When it comes to webinars and webcasts and virtual classrooms, learning how you want to engage the senses, adapt your content, facilitate audience interactions with not only you but each other is the beginning. If, however, you instantly found yourself on an unfamiliar platform, asking the right questions will get you up to speed pretty quickly (assuming your platform isn’t just a “talk AT you” tool).
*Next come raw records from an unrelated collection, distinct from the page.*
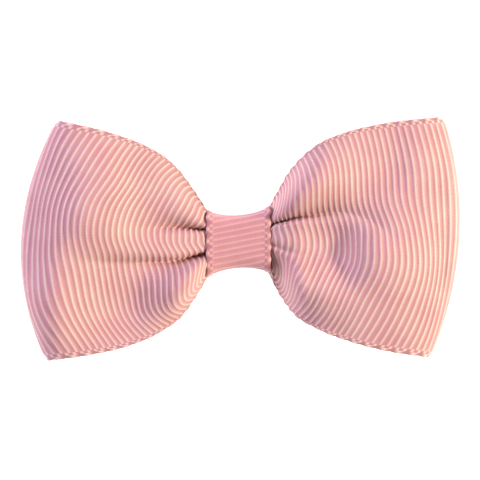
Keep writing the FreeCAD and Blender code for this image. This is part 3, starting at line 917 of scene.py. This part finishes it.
# %% Metal finishes
def plated(name, colour, roughness, brushing):
    """Steel with fine brushing along the clip and dull patches a few millimetres wide."""
    metal = Finish(name)
    drawn_out = metal.node("ShaderNodeMapping", None, {"Vector": metal.place(), "Scale": (0.12, 1.0, 1.0)})
    lines = metal.noise(0.12 * MM, 2.0, at=drawn_out)
    patches = metal.noise(3 * MM, 4.0, 0.6)
    worn = patches.ramp(0.52, 0.72)
    dull = (*(0.72 * part for part in colour[:3]), 1.0)
    return metal.surface(
        Base_Color=metal.mix(worn * 0.5, colour, dull), Metallic=1.0,
        Roughness=roughness + worn * 0.14 + (lines - 0.5) * 0.12,
        Normal=metal.bump(lines, brushing),
    )


NICKEL = (0.70, 0.68, 0.64, 1.0)
PIN_STEEL = (0.58, 0.57, 0.55, 1.0)
WIRE_STEEL = (0.50, 0.49, 0.47, 1.0)
finishes = {
    "clip_top_arm": plated("nickel_plate", NICKEL, 0.26, 0.008 * MM),
    "clip_prong": plated("nickel_plate_lower", NICKEL, 0.28, 0.008 * MM),
    "clip_pin": plated("pin_steel_finish", PIN_STEEL, 0.32, 0.006 * MM),
}
spring.data.materials.append(plated("spring_wire_finish", WIRE_STEEL, 0.35, 0.006 * MM))
print("metals:", len(finishes) + 1)

# %% Thread and glue
def thread_finish():
    cotton = Finish("cotton_thread")
    place = cotton.place()
    twist = cotton.node("ShaderNodeTexWave", {"bands_direction": "DIAGONAL"},
                        {"Vector": place, "Scale": 900.0, "Distortion": 1.5})
    fuzz = cotton.noise(0.08 * MM, 2.0, at=place)
    # The twist paints the thread darker where its bump sinks and lighter where it rises: painted shade in
    # the grooves between the strands and a painted highlight on them.
    dye_and_painted_shading = cotton.mix(twist * 0.6 + fuzz * 0.3, tone(176, 104, 112), tone(228, 168, 164))
    return cotton.surface(Base_Color=dye_and_painted_shading, Roughness=0.8, Sheen_Weight=0.3,
                          Normal=cotton.bump(twist + fuzz * 0.4, 0.04 * MM))


def glue_finish():
    glue = Finish("clear_glue")
    cloud = glue.noise(1.2 * MM, 3.0)
    return glue.surface(Base_Color=glue.mix(cloud, tone(226, 220, 205), tone(244, 240, 228)),
                        Roughness=0.22 + cloud * 0.12, Coat_Weight=0.4,
                        Normal=glue.bump(cloud, 0.08 * MM))


finishes["gather_thread"] = finishes["thread_knot"] = thread_finish()
finishes["bow_glue"] = finishes["wrap_glue"] = glue_finish()
for node, finish in finishes.items():
    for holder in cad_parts[node].material_slots:
        holder.material = finish
print("finishes:", len(bpy.data.materials))

# %% [markdown]
# ## Floor, light and camera
# The bow lies on a white sheet and is seen from straight above through a long lens, so nothing is
# stretched. A warm lamp at the right picks out every rib, and a cooler, mauve one at the left fills
# the folds. The sheet glows a little, as white paper does under strong light.

# %% White floor
FLOOR = 1.5
floor_mesh = bpy.data.meshes.new("floor")
corners = [(-FLOOR, -FLOOR, 0), (FLOOR, -FLOOR, 0), (FLOOR, FLOOR, 0), (-FLOOR, FLOOR, 0)]
floor_mesh.from_pydata(corners, [], [(0, 1, 2, 3)])
floor = put("floor", floor_mesh)
paper = Finish("white_paper")
fibre = paper.noise(2 * MM, 3.0)
floor_mesh.materials.append(paper.surface(
    Base_Color=paper.mix(fibre, tone(244, 243, 242), tone(248, 247, 246)), Roughness=0.9,
    Emission_Color=(1.0, 1.0, 1.0, 1.0), Emission_Strength=0.9))
print("floor", 2 * FLOOR, "m wide")

# %% Lamps
def lamp(name, place, size, power, colour):
    """A round lamp that looks at the bow. Sizes in metres, power in watts."""
    light = bpy.data.lights.new(name, "AREA")
    light.shape, light.size, light.energy, light.color = "DISK", size, power, colour
    holder = put(name, light)
    holder.location = place
    aim = -holder.location
    holder.rotation_euler = aim.to_track_quat("-Z", "Y").to_euler()


lamp("warm_key", (0.48, 0.01, 0.29), 0.10, 3.5, (1.0, 0.84, 0.67))
lamp("cool_fill", (-0.42, 0.24, 0.28), 0.30, 2.2, (0.84, 0.67, 1.0))
world = bpy.data.worlds.new("studio")
bpy.context.scene.world = world
world.use_nodes = True
sky = world.node_tree.nodes["Background"]
sky.inputs["Color"].default_value = (0.96, 0.90, 1.0, 1.0)
sky.inputs["Strength"].default_value = 0.38
bpy.context.scene.view_settings.view_transform = "Standard"
print("lamps:", len(bpy.data.lights))

# %% Camera
FRAME_WIDTH = 74.7 * MM
FRAME_CENTRE = (-0.08 * MM, -0.16 * MM)
BOW_HEIGHT = 13 * MM
DISTANCE = 0.5
lens = bpy.data.cameras.new("camera")
lens.lens = lens.sensor_width * DISTANCE / FRAME_WIDTH
camera = put("camera", lens)
camera.location = (*FRAME_CENTRE, BOW_HEIGHT + DISTANCE)
bpy.context.scene.camera = camera
print("lens", round(lens.lens), "mm")

# %% [markdown] ## Sizes Cloth stands a little further out than the solid that it replaces.
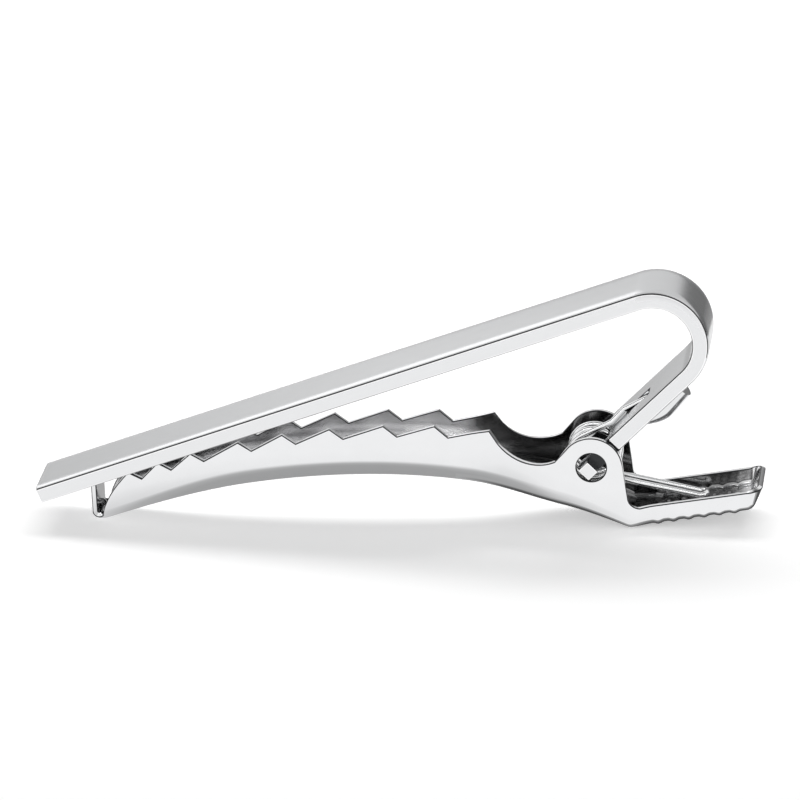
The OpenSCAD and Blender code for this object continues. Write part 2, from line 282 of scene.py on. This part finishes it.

Remember, this is all decidedly different than the industrial age way of learning in advance of doing something (which isn’t entirely invalid). Learning in a digital world, however, will need to be agile. Or you’ll flounder and hate it.
The bottom line
Engagement is a hot topic for good reason. Concern for engagement will continue as long as marketers put up with crappy presenters because they get measured on leads generated and not on the quality of the actual experience. It will continue to be as long as trainers take their in-person PowerPoint and talk over it in a web/video conferencing platform. It will continue as long as the conferencing industry fails to partner with skills development organizations to provide sufficient conditions for mastery (and I won’t even start in on how often their webinars about webinars have perpetuate the very crap we love to hate).
It doesn’t have to be that way. Conferencing has matured as a market and technology, but skill development and the unique language of engagement in a synchronous, remote “room” is laggard.
The good news in the meantime: the bar is low, and the opportunity to look like a rockstar is great.
One thing is for sure: engagement is an inherently human, not technological, skill. Some presenters and facilitators will adapt. The others will keep asking, “How can you possibly engage an audience you can’t see?”